-- BEGIN --

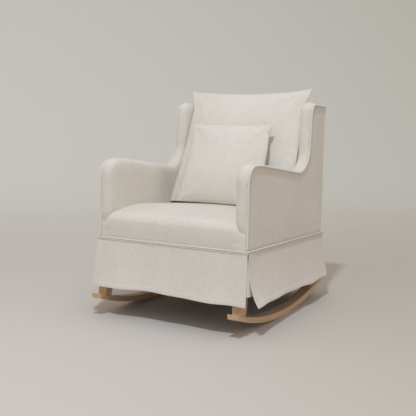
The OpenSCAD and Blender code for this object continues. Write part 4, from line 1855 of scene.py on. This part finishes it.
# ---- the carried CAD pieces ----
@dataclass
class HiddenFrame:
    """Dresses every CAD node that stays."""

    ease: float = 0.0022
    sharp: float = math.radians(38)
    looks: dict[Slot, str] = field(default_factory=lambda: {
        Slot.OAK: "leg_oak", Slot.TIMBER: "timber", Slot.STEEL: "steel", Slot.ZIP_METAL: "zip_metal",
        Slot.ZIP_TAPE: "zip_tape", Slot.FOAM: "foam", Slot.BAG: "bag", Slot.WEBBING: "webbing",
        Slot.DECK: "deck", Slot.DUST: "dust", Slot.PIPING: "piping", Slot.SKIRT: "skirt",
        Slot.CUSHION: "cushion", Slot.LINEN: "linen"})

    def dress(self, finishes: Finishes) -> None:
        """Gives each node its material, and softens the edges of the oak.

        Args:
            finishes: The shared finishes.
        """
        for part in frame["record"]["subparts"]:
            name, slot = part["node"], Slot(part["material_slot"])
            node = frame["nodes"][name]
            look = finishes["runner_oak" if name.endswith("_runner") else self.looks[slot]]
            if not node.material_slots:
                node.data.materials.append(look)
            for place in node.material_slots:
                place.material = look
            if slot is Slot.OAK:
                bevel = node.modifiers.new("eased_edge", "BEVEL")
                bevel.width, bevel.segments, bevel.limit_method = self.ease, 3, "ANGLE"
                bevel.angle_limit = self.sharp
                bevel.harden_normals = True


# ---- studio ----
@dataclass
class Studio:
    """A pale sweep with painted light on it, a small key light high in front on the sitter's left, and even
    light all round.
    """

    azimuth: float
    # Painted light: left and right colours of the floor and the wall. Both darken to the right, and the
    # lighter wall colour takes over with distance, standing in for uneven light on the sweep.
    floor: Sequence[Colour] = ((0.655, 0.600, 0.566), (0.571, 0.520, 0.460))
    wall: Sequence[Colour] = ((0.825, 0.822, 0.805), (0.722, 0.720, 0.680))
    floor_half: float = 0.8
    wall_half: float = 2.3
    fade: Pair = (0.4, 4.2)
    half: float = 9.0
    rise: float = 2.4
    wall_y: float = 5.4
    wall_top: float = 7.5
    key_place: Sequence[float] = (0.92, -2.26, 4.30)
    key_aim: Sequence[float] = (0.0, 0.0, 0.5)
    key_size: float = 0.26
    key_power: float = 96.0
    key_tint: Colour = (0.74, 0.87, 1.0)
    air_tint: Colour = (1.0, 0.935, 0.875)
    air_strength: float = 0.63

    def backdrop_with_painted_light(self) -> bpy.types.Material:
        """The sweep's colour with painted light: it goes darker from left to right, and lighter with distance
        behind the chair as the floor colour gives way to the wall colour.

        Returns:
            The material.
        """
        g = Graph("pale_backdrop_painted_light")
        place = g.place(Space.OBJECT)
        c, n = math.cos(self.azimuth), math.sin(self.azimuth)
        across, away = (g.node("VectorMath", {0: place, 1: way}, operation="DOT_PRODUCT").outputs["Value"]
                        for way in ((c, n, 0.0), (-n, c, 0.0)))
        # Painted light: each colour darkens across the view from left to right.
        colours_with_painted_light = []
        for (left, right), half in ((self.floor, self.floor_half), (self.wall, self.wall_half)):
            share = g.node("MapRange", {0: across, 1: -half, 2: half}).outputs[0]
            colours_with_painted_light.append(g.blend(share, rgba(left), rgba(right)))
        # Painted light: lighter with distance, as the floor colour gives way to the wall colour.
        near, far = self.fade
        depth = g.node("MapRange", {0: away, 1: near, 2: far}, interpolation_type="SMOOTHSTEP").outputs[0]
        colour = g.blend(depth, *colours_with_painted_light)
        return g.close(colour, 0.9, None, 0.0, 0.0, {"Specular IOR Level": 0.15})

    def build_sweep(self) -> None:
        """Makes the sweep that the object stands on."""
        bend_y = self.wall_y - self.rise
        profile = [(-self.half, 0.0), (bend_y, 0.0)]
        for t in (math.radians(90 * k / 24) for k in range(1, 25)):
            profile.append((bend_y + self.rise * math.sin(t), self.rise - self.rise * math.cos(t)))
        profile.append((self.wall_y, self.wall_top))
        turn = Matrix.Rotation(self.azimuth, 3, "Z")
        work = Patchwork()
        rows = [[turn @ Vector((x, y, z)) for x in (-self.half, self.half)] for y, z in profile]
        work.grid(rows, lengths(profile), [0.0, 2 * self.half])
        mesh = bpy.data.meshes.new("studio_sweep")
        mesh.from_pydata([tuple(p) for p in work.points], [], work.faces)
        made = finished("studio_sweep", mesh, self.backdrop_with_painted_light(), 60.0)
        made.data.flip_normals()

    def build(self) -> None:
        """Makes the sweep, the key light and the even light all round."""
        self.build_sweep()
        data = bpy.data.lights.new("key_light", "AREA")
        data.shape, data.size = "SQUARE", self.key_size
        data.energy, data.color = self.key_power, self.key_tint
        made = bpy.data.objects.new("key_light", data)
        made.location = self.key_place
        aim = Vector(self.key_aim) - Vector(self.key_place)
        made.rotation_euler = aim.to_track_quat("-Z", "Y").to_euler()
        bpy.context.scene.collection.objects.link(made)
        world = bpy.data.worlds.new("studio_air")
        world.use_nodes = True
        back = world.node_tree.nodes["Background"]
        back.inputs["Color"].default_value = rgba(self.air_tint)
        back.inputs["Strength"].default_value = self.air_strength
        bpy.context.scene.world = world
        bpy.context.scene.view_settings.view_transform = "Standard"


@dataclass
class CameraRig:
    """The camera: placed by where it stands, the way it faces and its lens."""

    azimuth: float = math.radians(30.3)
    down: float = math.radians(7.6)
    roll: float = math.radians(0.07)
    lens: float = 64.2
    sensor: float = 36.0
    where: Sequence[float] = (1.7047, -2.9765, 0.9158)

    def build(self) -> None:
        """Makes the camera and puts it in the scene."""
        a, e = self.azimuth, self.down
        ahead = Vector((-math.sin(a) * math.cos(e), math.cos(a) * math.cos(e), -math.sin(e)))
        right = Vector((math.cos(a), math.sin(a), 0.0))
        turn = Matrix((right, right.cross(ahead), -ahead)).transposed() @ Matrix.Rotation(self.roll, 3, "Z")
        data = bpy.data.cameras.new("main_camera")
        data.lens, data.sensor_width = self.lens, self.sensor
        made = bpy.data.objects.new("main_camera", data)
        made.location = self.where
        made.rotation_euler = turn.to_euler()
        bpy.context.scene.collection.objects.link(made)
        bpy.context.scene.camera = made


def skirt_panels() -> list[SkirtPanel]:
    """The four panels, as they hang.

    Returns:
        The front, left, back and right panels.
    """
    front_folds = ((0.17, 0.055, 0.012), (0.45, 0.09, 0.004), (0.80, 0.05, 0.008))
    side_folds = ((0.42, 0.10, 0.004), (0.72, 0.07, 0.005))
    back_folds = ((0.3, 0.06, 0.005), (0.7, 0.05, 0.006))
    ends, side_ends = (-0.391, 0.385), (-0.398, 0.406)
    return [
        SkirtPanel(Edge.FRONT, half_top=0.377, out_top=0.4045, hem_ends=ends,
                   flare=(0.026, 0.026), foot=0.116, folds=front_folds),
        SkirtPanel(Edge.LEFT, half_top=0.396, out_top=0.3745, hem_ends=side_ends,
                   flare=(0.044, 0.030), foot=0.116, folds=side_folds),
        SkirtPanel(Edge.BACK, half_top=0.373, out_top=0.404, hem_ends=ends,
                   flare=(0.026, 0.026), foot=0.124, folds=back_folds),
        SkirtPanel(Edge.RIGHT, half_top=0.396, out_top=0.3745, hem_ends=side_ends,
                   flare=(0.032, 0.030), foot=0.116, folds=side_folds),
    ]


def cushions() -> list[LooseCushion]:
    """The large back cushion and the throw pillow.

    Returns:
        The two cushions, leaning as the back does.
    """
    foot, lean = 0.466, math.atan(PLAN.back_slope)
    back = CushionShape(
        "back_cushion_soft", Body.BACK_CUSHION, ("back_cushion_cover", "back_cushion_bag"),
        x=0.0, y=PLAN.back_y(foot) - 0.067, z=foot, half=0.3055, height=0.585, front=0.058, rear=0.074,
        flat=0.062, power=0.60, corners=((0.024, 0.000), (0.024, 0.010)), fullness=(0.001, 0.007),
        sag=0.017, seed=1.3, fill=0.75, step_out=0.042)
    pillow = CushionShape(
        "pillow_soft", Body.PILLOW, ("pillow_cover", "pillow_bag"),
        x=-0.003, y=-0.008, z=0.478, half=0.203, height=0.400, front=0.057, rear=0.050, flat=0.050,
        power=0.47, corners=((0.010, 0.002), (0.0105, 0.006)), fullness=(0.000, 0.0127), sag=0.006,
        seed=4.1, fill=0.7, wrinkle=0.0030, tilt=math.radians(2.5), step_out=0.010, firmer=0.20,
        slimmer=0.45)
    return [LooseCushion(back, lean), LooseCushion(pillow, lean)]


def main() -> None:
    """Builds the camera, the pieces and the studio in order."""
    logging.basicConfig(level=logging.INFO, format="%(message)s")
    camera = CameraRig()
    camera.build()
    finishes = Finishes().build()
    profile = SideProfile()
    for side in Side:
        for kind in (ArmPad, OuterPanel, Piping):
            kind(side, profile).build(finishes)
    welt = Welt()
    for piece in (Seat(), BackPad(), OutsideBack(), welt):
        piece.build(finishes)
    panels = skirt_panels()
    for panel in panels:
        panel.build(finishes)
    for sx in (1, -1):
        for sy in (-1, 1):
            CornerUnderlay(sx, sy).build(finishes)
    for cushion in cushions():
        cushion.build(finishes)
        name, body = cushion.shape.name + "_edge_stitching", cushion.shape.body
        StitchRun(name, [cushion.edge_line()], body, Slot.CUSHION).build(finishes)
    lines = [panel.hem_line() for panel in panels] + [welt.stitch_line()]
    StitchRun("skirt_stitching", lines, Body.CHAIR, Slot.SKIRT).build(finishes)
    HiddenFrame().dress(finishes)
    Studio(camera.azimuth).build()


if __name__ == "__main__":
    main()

-- END --

» **Short problem**: Starting with the first line of the data above, copy each line exactly until you reach the line with "every CAD node"; include that line as well.

» **Completed task**:
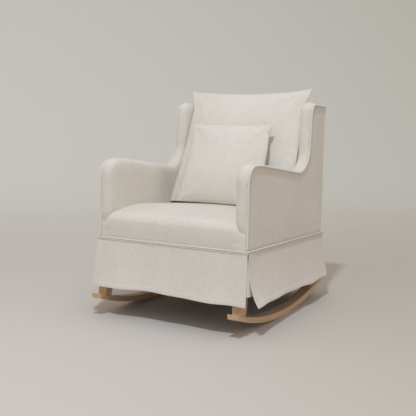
The OpenSCAD and Blender code for this object continues. Write part 4, from line 1855 of scene.py on. This part finishes it.
# ---- the carried CAD pieces ----
@dataclass
class HiddenFrame:
    """Dresses every CAD node that stays."""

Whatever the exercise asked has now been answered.